Looking on the Internet Movie Database (IMDB), it's clear to see that the actors with the most credits (aside from those engaged in pornography or Bollywood) are never what you would call a lead - familiar names such as Donald Pleasence, Robert Loggia or a league of Carradines (John, Keith and David) who could be relied on to deliver the goods either through versatility (Pleasence) or reliability (Loggia spent decades playing authority figures).
For years, the epitome of character actor success was Pete Postlethwaite, a man famously described as having "a face like a clenched fist" who went from grassroots theatre work with the Liverpool Everyman to Hollywood acclaim. After working with Postlethwaite on the sequel to Jurassic Park , director Steven Spielberg described him as "the best actor in the world".

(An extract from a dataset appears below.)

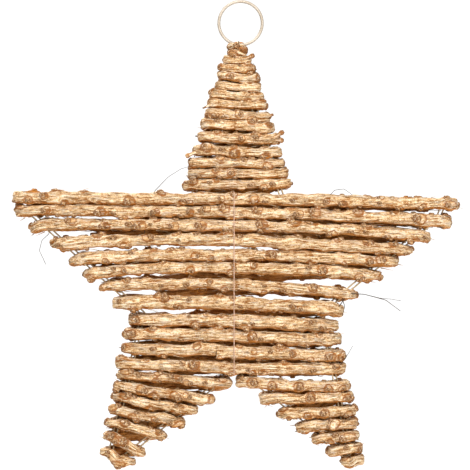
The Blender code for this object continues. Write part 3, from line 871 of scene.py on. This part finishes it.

And there are more who constantly delight. Think of Imelda Staunton, who has mined the depths of despair in films such as Vera Drake and switched effortlessly to unforgettable comic roles in things like Pride.
Cynics might say: "Well, that's acting," but the pool of those with Staunton's range is surprisingly small.

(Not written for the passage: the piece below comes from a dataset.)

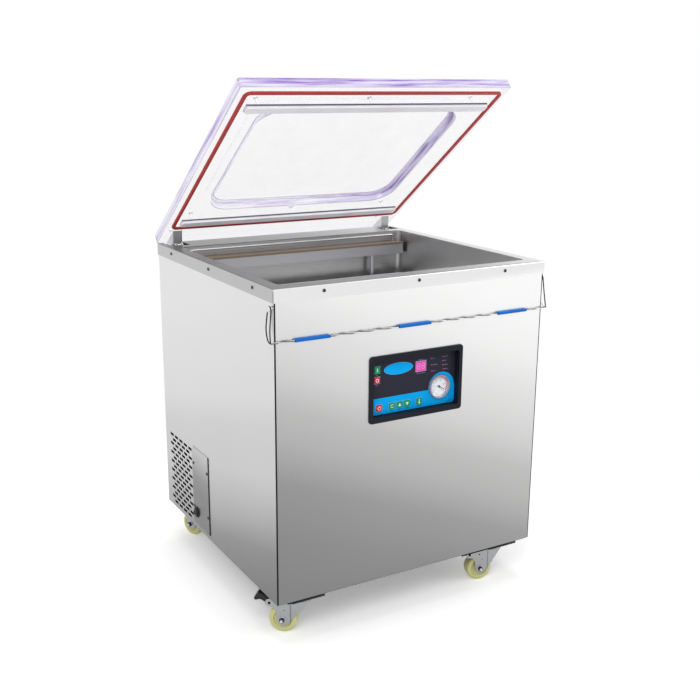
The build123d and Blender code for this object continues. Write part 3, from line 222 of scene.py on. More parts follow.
# ---------------- kinds of material
def brushed(name, colour, grain, roughness=0.34, contrast=0.025, slope=None, tones=None):
    """Brushed metal: long fine scratches along one axis, with faint cloudy variation.

    Where tones are given, the colour is multiplied by the grey of the place along the slope: painted shade
    and light that stand in for reflections.
    """
    mat, tn, links, shader = new_material(name)
    fine = noise(tn, links, coords(tn, links, grain), scale=9.0, detail=4.0, rough=0.65)
    cloud = noise(tn, links, coords(tn, links), scale=3.5, detail=2.0)
    scratched = blend(tn, links, spread(tn, links, fine, 0, 1), *shades(colour, contrast))
    if tones:
        scratched = blend(tn, links, 1.0, scratched, painted_shading(tn, links, slope, tones), way="MULTIPLY")
    links.new(scratched, shader.inputs["Base Color"])
    scratch_rough = spread(tn, links, fine, -0.05, 0.05)
    cloud_rough = spread(tn, links, cloud, roughness - 0.03, roughness + 0.03)
    links.new(maths(tn, links, "ADD", scratch_rough, cloud_rough), shader.inputs["Roughness"])
    shader.inputs["Metallic"].default_value = 1.0
    bump(tn, links, shader, fine, 0.03)
    return mat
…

Another Mike Leigh stalwart, Lesley Manville, is an interesting case of the endurance of the character actor. An alumnus of Italia Conti, Manville plugged away to much industry acclaim (but little recognition outside) for 40-odd years before hitting the big time with acclaimed classical stage roles such as Mrs Alving in Ghosts and Mary Tyrone in Long Day's Journey into Night.
Last year, aged 61, she won an Oscar nomination for her role as Daniel Day-Lewis's sister in Phantom Thread.
Like all the best character actors, Manville knows when to give strong support on the sidelines and when to lure you into the moral complexity of the characters she plays.Of course, there is another type of character actor - the character lead.
In Hollywood, this is epitomised by Meryl Streep, who manages to both be a star and a chameleon, who is defined by the different roles that she plays. There are UK equivalents with actresses such as Judi Dench or Helen Mirren. Like Postlethwaite, Staunton and Manville, both women began their careers on stage and there are some who say that the decline of repertory theatre - in which you play lots of different parts over a short season - has removed a crucial training ground for would-be character actors.
But thankfully there is evidence to suggest that these talents, who are the backbone of British acting, have yet to be replaced by the pouting model-turned-actors you might see on Hollyoaks. There is plenty of young talent - Patsy Ferran, Arinze Kene, Phoebe Fox, Josh O'Connor - who confirm this to be true.
Freddie Jones may be best known among younger viewers for his role in Emmerdale , but had a long career in all manner of film, TV and theatre - from the boorish Sir Pitt Crawley in Vanity Fair to the original, monstrous thesp "Sir" in the stage production of Ronald Harwood's The Dresser. His son Toby said his father would never use the term "character actor" because he felt rather hemmed in by it. But the fact is that Jones pretty much defines character acting and is doing very well because of it.
"People seem to like heroes to have symmetrical faces," he said. "But they need the characters around them to be less handsome, less immediately symmetrical." And he's right. Heroes come and go. It's those craggy, interesting, enigmatic performers such as his father and Rip Torn who endure. Pity the pretty indeed.